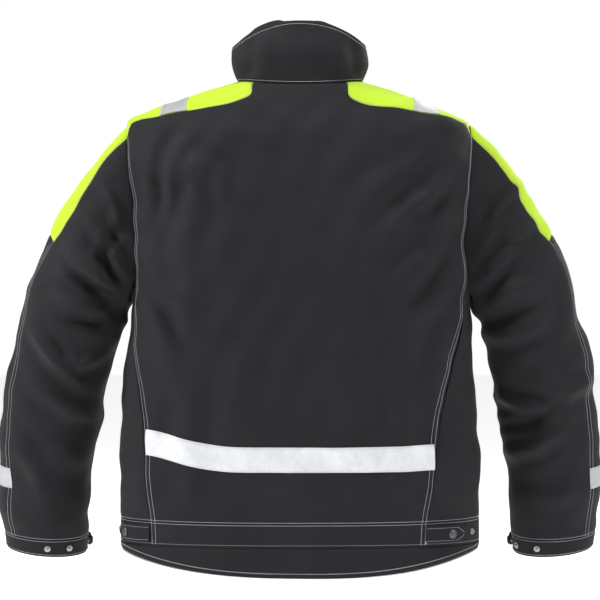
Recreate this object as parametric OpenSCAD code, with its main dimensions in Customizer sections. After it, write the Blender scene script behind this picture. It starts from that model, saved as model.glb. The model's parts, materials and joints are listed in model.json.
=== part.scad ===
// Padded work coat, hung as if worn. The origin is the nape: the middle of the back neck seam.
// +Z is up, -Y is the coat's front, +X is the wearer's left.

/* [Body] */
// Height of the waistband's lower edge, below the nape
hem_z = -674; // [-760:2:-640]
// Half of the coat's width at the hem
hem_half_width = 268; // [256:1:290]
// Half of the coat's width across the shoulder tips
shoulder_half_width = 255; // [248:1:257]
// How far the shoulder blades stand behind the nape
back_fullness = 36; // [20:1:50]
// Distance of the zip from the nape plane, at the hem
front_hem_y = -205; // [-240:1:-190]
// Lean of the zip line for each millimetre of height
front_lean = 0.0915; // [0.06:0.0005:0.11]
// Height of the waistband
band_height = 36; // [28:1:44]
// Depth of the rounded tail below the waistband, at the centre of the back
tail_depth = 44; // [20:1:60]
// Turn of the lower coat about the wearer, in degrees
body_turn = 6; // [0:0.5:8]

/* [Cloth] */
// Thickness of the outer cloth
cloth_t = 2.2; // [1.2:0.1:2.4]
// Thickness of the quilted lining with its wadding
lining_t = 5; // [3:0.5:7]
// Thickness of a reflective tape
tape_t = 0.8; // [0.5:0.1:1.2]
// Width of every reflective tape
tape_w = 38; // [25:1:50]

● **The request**
Output the whole listing above again, word for word.

● **Worked solution**
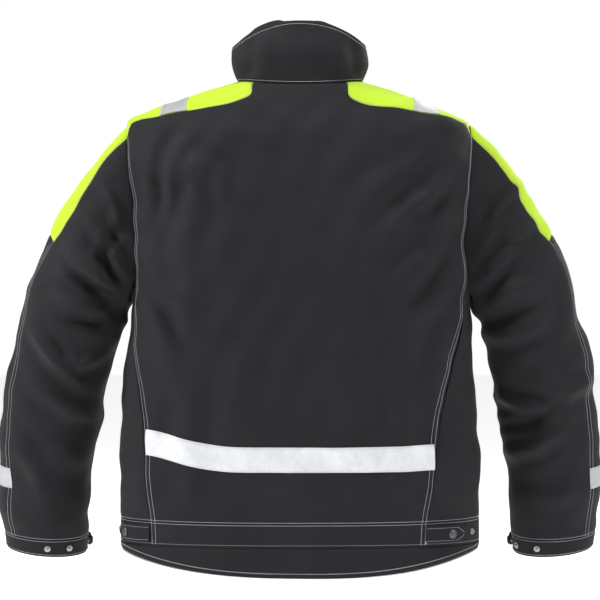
Recreate this object as parametric OpenSCAD code, with its main dimensions in Customizer sections. After it, write the Blender scene script behind this picture. It starts from that model, saved as model.glb. The model's parts, materials and joints are listed in model.json.
=== part.scad ===
// Padded work coat, hung as if worn. The origin is the nape: the middle of the back neck seam.
// +Z is up, -Y is the coat's front, +X is the wearer's left.

/* [Body] */
// Height of the waistband's lower edge, below the nape
hem_z = -674; // [-760:2:-640]
// Half of the coat's width at the hem
hem_half_width = 268; // [256:1:290]
// Half of the coat's width across the shoulder tips
shoulder_half_width = 255; // [248:1:257]
// How far the shoulder blades stand behind the nape
back_fullness = 36; // [20:1:50]
// Distance of the zip from the nape plane, at the hem
front_hem_y = -205; // [-240:1:-190]
// Lean of the zip line for each millimetre of height
front_lean = 0.0915; // [0.06:0.0005:0.11]
// Height of the waistband
band_height = 36; // [28:1:44]
// Depth of the rounded tail below the waistband, at the centre of the back
tail_depth = 44; // [20:1:60]
// Turn of the lower coat about the wearer, in degrees
body_turn = 6; // [0:0.5:8]

/* [Cloth] */
// Thickness of the outer cloth
cloth_t = 2.2; // [1.2:0.1:2.4]
// Thickness of the quilted lining with its wadding
lining_t = 5; // [3:0.5:7]
// Thickness of a reflective tape
tape_t = 0.8; // [0.5:0.1:1.2]
// Width of every reflective tape
tape_w = 38; // [25:1:50]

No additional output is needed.